Adapted from AllRecipes.com

  • 3 sweet potatoes peeled and diced
  • 1 tablespoon olive oil
  • 1 pound ground turkey
  • 1 medium-large chopped sweet onion
  • 3 cloves garlic, minced
  • 4 jalapeno peppers, minced (you can reduce this to 2 if you are nervous about the heat, but it’s really not very spicy!)
  • 2 tablespoon chili powder
  • 2 teaspoon ground cumin
  • 1 teaspoon Cajun seasoning
  • 1/2 teaspoon salt
  • 1 cup tomatillo salsa
  • 1/2-1 cup chopped fresh cilantro
  • warm flour tortillas
  1. Put the diced sweet potato in a microwave-safe bowl; cook in the microwave until cooked through and fork-tender, stirring every 5 minutes, 10 to 15 minutes.
  2. Coat the bottom of a large skillet with olive oil and place over medium heat;
  3. Cook and stir the turkey until crumbled and evenly brown, 5 to 7 minutes.
  4. Stir the onion, garlic, and jalapeno pepper into the turkey and continue cooking until the onions begin to caramelize, 7 to 10 minutes.

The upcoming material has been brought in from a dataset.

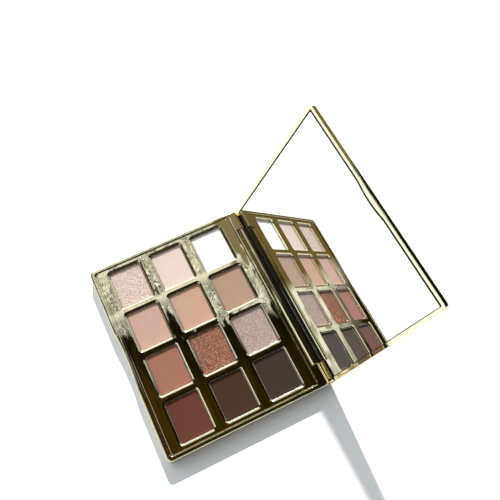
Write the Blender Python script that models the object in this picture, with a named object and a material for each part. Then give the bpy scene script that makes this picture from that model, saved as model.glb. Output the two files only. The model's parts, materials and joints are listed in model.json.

  5. Season with the chili powder, cumin, Cajun seasoning, and salt.
  6. Mash the sweet potatoes with a potato masher
  7. Pour the salsa over everything; fold the sweet potatoes into the mixture.
  8. Allow the mixture to cook until the excess moisture evaporates.
  9. Garnish with the cilantro.
  10. Heat your tortillas in the microwave if you’re a barbarian, or on the stove if you’re fancy pants like me.
  11. Serve with the warm tortillas and whatever else you put on tacos. I recommend fresh salsa (pico de gallo).